Finding out duplicates in a dataset in scala

2019-09-15 06:44发布

问题:

I have a dataset which is a DataSet of String and it has the data

12348,5,233,234559,4
12348,5,233,234559,4
12349,6,233,234560,5
12350,7,233,234561,6

I want to figure out the duplicate rows in a dataset, how do i do that? I would like to remove the duplicates. in the example, the duplicated row is 12348,5,233,234559,4 and I want to output just a single instance of it

How do i go about doing it?

回答1:

Dimas answer should work. Here is another solution.

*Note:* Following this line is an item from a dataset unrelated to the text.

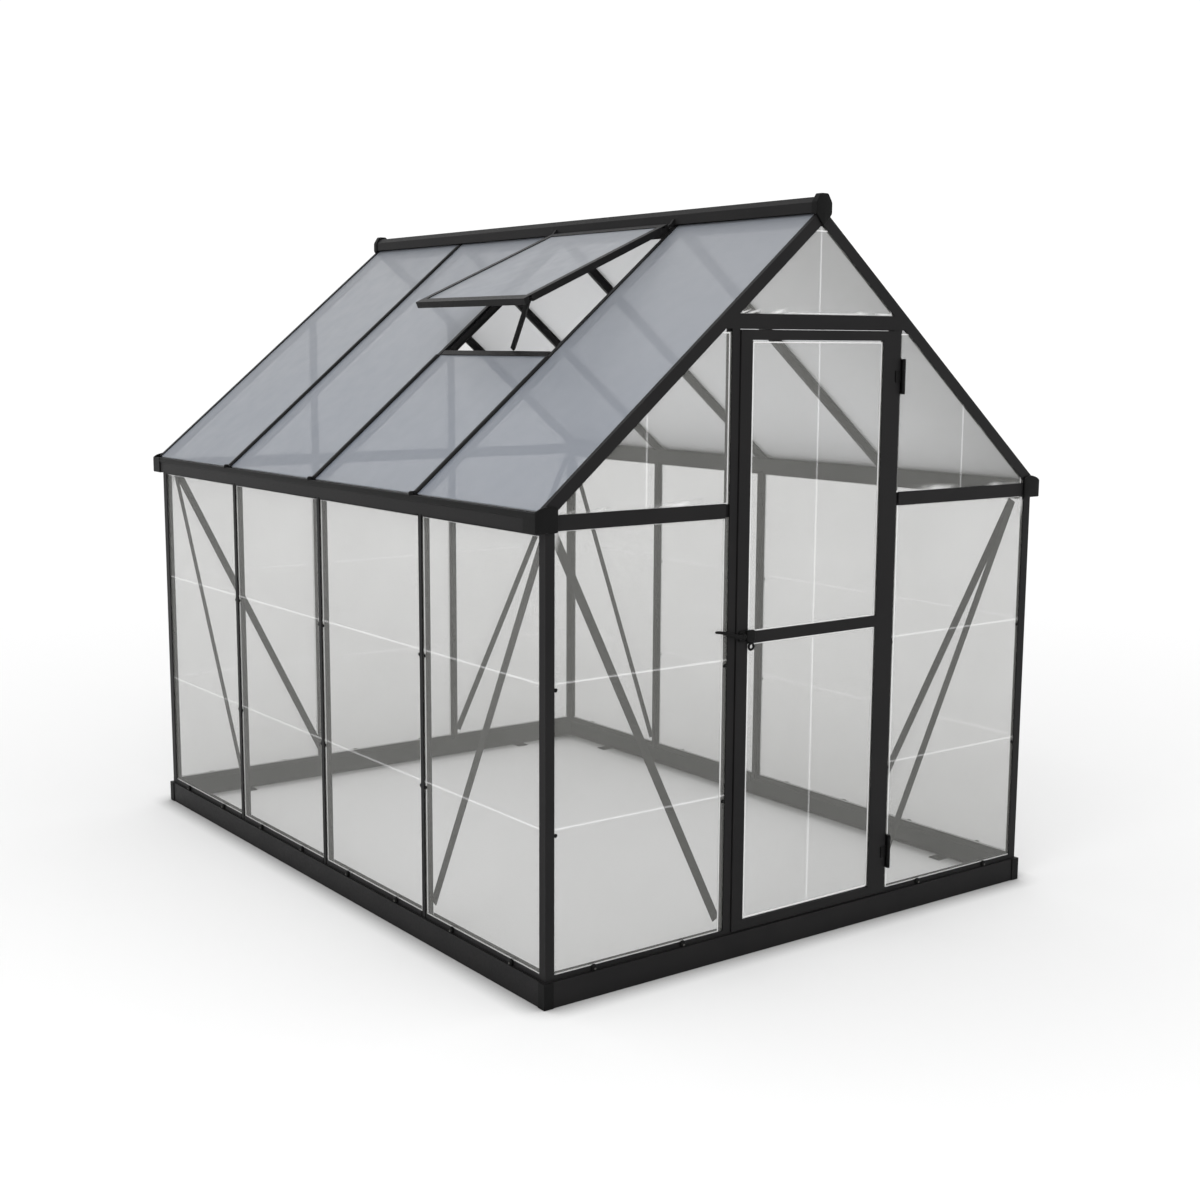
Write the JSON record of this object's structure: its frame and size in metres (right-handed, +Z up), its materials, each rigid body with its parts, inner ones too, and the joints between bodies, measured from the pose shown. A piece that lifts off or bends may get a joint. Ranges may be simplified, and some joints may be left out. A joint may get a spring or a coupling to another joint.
{
  "type": "greenhouse",
  "caption": "Walk-in gable-roof garden greenhouse with aluminium frame, clear walls, twin-wall roof, outward hinged door and open roof vent",
  "frame": {"origin": "centre of the base frame's outline at the height of its underside", "axes": "+X across the door gable to the hinge side, +Y along the ridge from the door gable to the rear gable, +Z up"},
  "size_m": [1.898, 2.4725, 2.1011],
  "materials": {
    "charcoal_frame": "satin charcoal powder coat",
    "black_plastic": "moulded black plastic",
    "screw_steel": "zinc plated",
    "clear_sheet": "clear polycarbonate sheet",
    "twin_wall_sheet": "translucent twin-wall polycarbonate sheet"
  },
  "bodies": {
    "frame": {"base_clips": "black_plastic", "base_corner_caps": "black_plastic", "base_front": "charcoal_frame", "base_left": "charcoal_frame", "base_rear": "charcoal_frame", "base_right": "charcoal_frame", "base_screws": "screw_steel", "braces_gable": "charcoal_frame", "braces_side": "charcoal_frame", "corner_post_front_left": "charcoal_frame", "corner_post_front_right": "charcoal_frame", "corner_post_rear_left": "charcoal_frame", "corner_post_rear_right": "charcoal_frame", "door_header": "charcoal_frame", "door_hinge_pins": "black_plastic", "door_jamb_hinge_side": "charcoal_frame", "door_jamb_lock_side": "charcoal_frame", "door_threshold": "charcoal_frame", "eave_beam_left": "charcoal_frame", "eave_beam_right": "charcoal_frame", "eave_end_caps": "black_plastic", "front_panes": "clear_sheet", "gable_panes_front": "clear_sheet", "gable_panes_rear": "clear_sheet", "gable_rafters_front": "charcoal_frame", "gable_rafters_rear": "charcoal_frame", "girts_front": "charcoal_frame", "girts_rear": "charcoal_frame", "mullions_left": "charcoal_frame", "mullions_rear": "charcoal_frame", "mullions_right": "charcoal_frame", "pane_clips": "black_plastic", "rafter_foot_caps": "black_plastic", "rafters_left": "charcoal_frame", "rafters_right": "charcoal_frame", "rear_panes": "clear_sheet", "ridge_beam": "charcoal_frame", "ridge_end_caps": "black_plastic", "roof_panes_left": "twin_wall_sheet", "roof_panes_right": "twin_wall_sheet", "side_panes_left": "clear_sheet", "side_panes_right": "clear_sheet", "sill_rail_rear": "charcoal_frame", "sill_rails_front": "charcoal_frame", "sill_rails_side": "charcoal_frame", "vent_hinge_ears": "charcoal_frame", "vent_hinge_rod": "screw_steel", "vent_sill": "charcoal_frame"},
    "door": {"door_stiles": "charcoal_frame", "door_rails": "charcoal_frame", "door_panes": "clear_sheet", "door_hinge_leaves": "black_plastic", "door_latch_plate": "black_plastic"},
    "door_lever": {"door_lever": "black_plastic"},
    "vent_lid": {"vent_lid_top_rail": "charcoal_frame", "vent_lid_side_rails": "charcoal_frame", "vent_lid_bottom_rail": "charcoal_frame", "vent_pane": "twin_wall_sheet", "vent_stay_bolt": "screw_steel"},
    "vent_stay": {"vent_stay": "black_plastic"}
  },
  "joints": [
    {"name": "door_hinge", "type": "hinge", "parent": "frame", "child": "door", "pos_m": [0.323, -1.233, 1], "axis": [0, 0, 1], "range_deg": [0, 115]},
    {"name": "door_lever_pivot", "type": "hinge", "parent": "door", "child": "door_lever", "pos_m": [-0.268, -1.235, 0.91], "axis": [0, 1, 0], "range_deg": [0, 90]},
    {"name": "vent_hinge", "type": "hinge", "parent": "frame", "child": "vent_lid", "pos_m": [-0.04083, -0.3059, 2.04201], "axis": [0, 1, 0], "range_deg": [-16, 6]},
    {"name": "vent_stay_pivot", "type": "hinge", "parent": "vent_lid", "child": "vent_stay", "pos_m": [-0.52427, -0.57575, 1.82229], "axis": [-0.9146, 0, -0.4043], "range_deg": [-41, 15.38]}
  ],
  "couplings": [
    {"joint": "vent_stay_pivot", "follows": "vent_hinge", "ratio": 2.5625}
  ]
}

I think (not positive) groupby would hold all of the data in memory.. so perhaps this would be better for you.

val rows = scala.io.Source.fromFile("data.txt") // Assuming data is in a file
             .getLines  // Create an iterator from lines in file
             .foldLeft(Map.empty[String, Int]){ // Fold over empty Map
                (acc, row) => acc + (row -> (acc.getOrElse(row, 0) + 1))}  // Keep accumulator to track of row counts as fold is done
             .filter(t => t._2 > 1)  // Filter to tuples with more than one row

I'm new to scala myself, I actually spent a while answering this as practice haha. Confusing, but it makes sense!

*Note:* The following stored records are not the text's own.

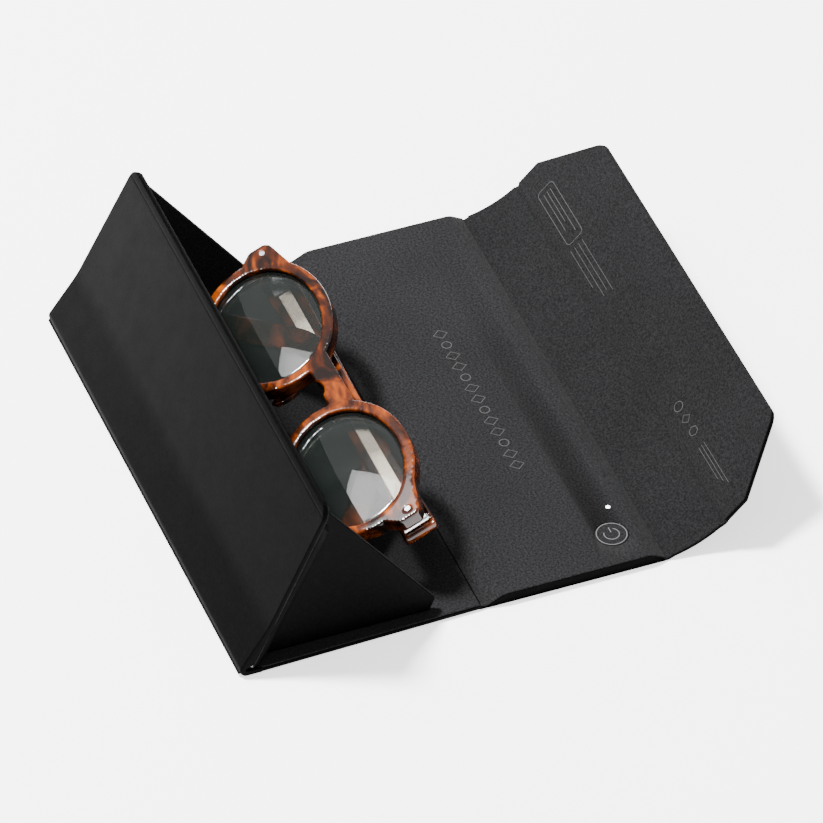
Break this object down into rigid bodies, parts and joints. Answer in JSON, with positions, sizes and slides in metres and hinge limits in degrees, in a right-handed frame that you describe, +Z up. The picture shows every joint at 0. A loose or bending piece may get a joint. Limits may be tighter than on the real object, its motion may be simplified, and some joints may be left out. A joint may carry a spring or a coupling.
{
  "type": "smart eyewear case with glasses",
  "caption": "Collapsible triangular smart eyewear case, lying open, with lid electronics and tortoiseshell acetate glasses in its pocket",
  "frame": {"origin": "centre of the base panel's underside", "axes": "+X to the wearer's left along the folds, +Y from the wall fold across the base to the lid, +Z up"},
  "size_m": [0.1686, 0.1779, 0.0568],
  "materials": {
    "black_leather": "fine grain, satin",
    "grey_board": "matt",
    "charcoal_felt": "short felt",
    "bright_steel": "satin",
    "black_plastic": "matt",
    "green_laminate": "satin",
    "foil": "satin",
    "copper": "polished",
    "ferrite": "matt",
    "light_pipe": "clear, lit",
    "clear_lens": "polished",
    "tortoiseshell": "polished acetate"
  },
  "bodies": {
    "base": {"base_skin": "black_leather", "base_board": "grey_board", "base_lining": "charcoal_felt", "wall_hinge": "black_leather", "wall_skin": "black_leather", "wall_board": "grey_board", "wall_lining": "charcoal_felt", "wall_magnets": "bright_steel", "left_gusset_panel": "charcoal_felt", "right_gusset_panel": "charcoal_felt", "left_gusset_hinge": "black_leather", "right_gusset_hinge": "black_leather"},
    "lid": {"lid_skin": "black_leather", "lid_tray": "black_plastic", "lid_cover": "black_plastic", "lid_lining": "charcoal_felt", "cover_screws": "bright_steel", "circuit_board": "green_laminate", "battery_cell": "foil", "battery_lead": "copper", "charging_coil": "copper", "coil_shield": "ferrite", "sounder": "black_plastic", "radio_module": "black_plastic", "led_package": "black_plastic", "light_pipe": "light_pipe", "button_switch": "black_plastic"},
    "spine": {"spine_skin": "black_leather", "spine_board": "grey_board", "spine_lining": "charcoal_felt"},
    "flap": {"flap_skin": "black_leather", "flap_board": "grey_board", "flap_lining": "charcoal_felt", "flap_magnets": "bright_steel"},
    "key": {"power_button": "charcoal_felt"},
    "rest": {"glasses_rest": "charcoal_felt"},
    "glasses": {"front_frame": "tortoiseshell", "left_lens": "clear_lens", "right_lens": "clear_lens", "left_nose_pad": "tortoiseshell", "right_nose_pad": "tortoiseshell", "left_front_hinge": "bright_steel", "right_front_hinge": "bright_steel", "left_rivet": "bright_steel", "right_rivet": "bright_steel", "left_hinge_screw": "bright_steel", "right_hinge_screw": "bright_steel"},
    "left_arm": {"left_temple": "tortoiseshell", "left_temple_core": "bright_steel", "left_temple_hinge": "bright_steel"},
    "right_arm": {"right_temple": "tortoiseshell", "right_temple_core": "bright_steel", "right_temple_hinge": "bright_steel"}
  },
  "joints": [
    {"name": "lid_fold", "type": "hinge", "parent": "base", "child": "lid", "pos_m": [0, 0.03955, 0.001], "axis": [1, 0, 0], "range_deg": [0, 125.5]},
    {"name": "spine_fold", "type": "hinge", "parent": "lid", "child": "spine", "pos_m": [0, 0.09895, 0.001], "axis": [1, 0, 0], "range_deg": [-25, 0]},
    {"name": "flap_fold", "type": "hinge", "parent": "spine", "child": "flap", "pos_m": [0, 0.11662, 0.00924], "axis": [1, 0, 0], "range_deg": [-21.4, 72.6]},
    {"name": "button_press", "type": "slide", "parent": "lid", "child": "key", "axis": [0, 0, -1], "range_m": [0, 0.0003], "stiffness_N_per_m": 800},
    {"name": "rest_slide", "type": "slide", "parent": "base", "child": "rest", "axis": [0, -1, 0], "range_m": [0, 0.0203]},
    {"name": "glasses_lift", "type": "slide", "parent": "rest", "child": "glasses", "axis": [0, 0.5, 0.866], "range_m": [0, 0.28]},
    {"name": "left_temple_fold", "type": "hinge", "parent": "glasses", "child": "left_arm", "pos_m": [0.0625, 0.02449, 0.02234], "axis": [0, -0.9063, -0.4226], "range_deg": [0, 91.5]},
    {"name": "right_temple_fold", "type": "hinge", "parent": "glasses", "child": "right_arm", "pos_m": [-0.0585, 0.02449, 0.02234], "axis": [0, 0.9063, 0.4226], "range_deg": [0, 88.5]}
  ],
  "couplings": [
    {"joint": "rest_slide", "follows": "lid_fold", "m_per_rad": 0.009267},
    {"joint": "left_temple_fold", "follows": "glasses_lift", "rad_per_m": 1.12},
    {"joint": "right_temple_fold", "follows": "glasses_lift", "rad_per_m": 5.51}
  ]
}
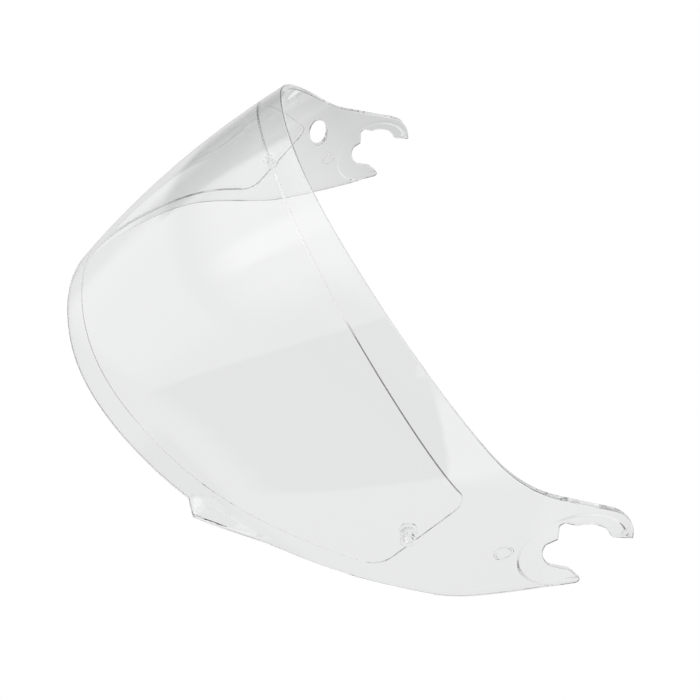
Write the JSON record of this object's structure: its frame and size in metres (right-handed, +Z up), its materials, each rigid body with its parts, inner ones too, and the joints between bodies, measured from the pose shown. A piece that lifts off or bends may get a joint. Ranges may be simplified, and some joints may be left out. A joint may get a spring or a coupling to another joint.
{
  "type": "motorcycle helmet visor",
  "caption": "Clear curved helmet visor with hook-shaped side arms, a recess for an anti-fog insert, turning eccentric pins and a thumb tab on the lower edge.",
  "frame": {"origin": "midway between the centres of the two round hook seats, on the axis that the visor turns about on its helmet", "axes": "+X to the wearer's left along the pivot axis, -Y forward out of the face, +Z up"},
  "size_m": [0.244, 0.1408, 0.1153],
  "materials": {
    "clear_shell": "polished clear polycarbonate",
    "pin_plastic": "moulded translucent plastic"
  },
  "bodies": {
    "shell": {"visor_shell": "clear_shell"},
    "left_pin": {"left_eccentric_pin": "pin_plastic", "left_pin_cap": "pin_plastic"},
    "right_pin": {"right_eccentric_pin": "pin_plastic", "right_pin_cap": "pin_plastic"}
  },
  "joints": [
    {"name": "left_pin_turn", "type": "hinge", "parent": "shell", "child": "left_pin", "pos_m": [0.10414, -0.04475, -0.03522], "axis": [0.9392, -0.341, -0.0393], "continuous": true},
    {"name": "right_pin_turn", "type": "hinge", "parent": "shell", "child": "right_pin", "pos_m": [-0.10414, -0.04475, -0.03522], "axis": [-0.9392, -0.341, -0.0393], "continuous": true}
  ]
}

Think of a Map like a dictionary. You can store pairs in it. In scala, you can add/update a key/value pair by adding a pair to it. Map(b -> 4) + ("c" -> 2) would return Map(b -> 4, c -> 2). Expanding on that, Map(b -> 4, c -> 2) + ("b" -> 1) returns Map(b -> 1, c -> 2). What acc is (renamed from count for clarity) is the accumulator of a growing object as the iterator is folded. Each time it hits a new row, it is checking to see if that row has is in the Map yet (again, think dictionary). If the value is there, it takes the previous value with getOrElse and adds 1 to it, then updates the acc Map with that new pair, or it initializes it at one if it doesn't exist yet (since it was the first time the row was seen).

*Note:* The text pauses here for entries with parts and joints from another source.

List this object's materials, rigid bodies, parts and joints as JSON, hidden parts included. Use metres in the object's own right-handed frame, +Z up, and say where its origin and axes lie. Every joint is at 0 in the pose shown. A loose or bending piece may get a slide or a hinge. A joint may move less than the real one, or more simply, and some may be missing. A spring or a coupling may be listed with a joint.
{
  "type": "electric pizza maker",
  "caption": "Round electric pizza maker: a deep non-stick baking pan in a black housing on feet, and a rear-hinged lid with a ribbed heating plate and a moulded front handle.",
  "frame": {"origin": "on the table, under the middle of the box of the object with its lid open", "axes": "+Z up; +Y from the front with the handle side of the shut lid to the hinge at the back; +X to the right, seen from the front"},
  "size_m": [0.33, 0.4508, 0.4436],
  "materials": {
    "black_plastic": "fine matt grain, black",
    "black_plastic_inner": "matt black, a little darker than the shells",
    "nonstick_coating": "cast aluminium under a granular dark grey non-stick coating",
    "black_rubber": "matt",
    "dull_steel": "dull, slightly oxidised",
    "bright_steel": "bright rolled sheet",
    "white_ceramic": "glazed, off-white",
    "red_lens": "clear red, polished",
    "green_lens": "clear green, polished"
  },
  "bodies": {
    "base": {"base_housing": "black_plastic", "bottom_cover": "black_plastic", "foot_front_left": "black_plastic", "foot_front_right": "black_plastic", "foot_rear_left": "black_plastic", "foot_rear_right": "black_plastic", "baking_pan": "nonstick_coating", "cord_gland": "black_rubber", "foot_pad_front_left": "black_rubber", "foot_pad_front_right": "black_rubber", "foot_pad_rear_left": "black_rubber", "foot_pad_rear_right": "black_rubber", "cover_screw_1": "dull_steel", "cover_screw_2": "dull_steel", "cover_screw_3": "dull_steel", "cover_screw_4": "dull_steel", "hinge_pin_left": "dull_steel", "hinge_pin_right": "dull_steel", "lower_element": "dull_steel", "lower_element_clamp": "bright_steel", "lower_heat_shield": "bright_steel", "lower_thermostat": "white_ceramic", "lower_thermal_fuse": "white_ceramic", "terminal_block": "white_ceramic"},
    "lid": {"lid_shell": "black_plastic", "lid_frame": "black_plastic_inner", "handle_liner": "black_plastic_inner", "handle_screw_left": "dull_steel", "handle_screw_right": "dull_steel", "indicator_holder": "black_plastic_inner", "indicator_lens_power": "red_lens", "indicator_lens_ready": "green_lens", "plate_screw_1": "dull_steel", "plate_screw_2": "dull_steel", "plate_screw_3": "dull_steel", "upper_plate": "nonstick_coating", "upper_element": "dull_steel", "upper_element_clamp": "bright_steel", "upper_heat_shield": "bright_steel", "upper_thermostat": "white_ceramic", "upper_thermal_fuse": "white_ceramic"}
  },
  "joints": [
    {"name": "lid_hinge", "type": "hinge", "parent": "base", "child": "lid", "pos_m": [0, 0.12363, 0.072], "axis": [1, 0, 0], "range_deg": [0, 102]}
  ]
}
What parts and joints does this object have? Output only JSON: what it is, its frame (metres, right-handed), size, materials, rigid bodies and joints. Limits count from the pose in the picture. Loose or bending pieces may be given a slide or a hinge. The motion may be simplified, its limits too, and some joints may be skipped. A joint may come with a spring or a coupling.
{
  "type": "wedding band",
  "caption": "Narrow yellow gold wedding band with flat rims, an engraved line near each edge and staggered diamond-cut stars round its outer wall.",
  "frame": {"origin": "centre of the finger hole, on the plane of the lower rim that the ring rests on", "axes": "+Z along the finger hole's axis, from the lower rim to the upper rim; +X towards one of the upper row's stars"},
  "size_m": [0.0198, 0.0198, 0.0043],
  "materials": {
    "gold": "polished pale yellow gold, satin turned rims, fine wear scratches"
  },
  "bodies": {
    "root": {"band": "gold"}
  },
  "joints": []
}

Here is the best blog I found for learning folding. The author describes it succinctly and accurately: https://coderwall.com/p/4l73-a/scala-fold-foldleft-and-foldright



回答2:

dataSet.groupBy(identity).collect { case (k,v) if v.size > 1 => k }



回答3:

If you use scala collections (Like Seq, List) you have a method called .distinct. Otherwise you can transform it in a Set which removes duplicates by default (but doesn't conserve the order)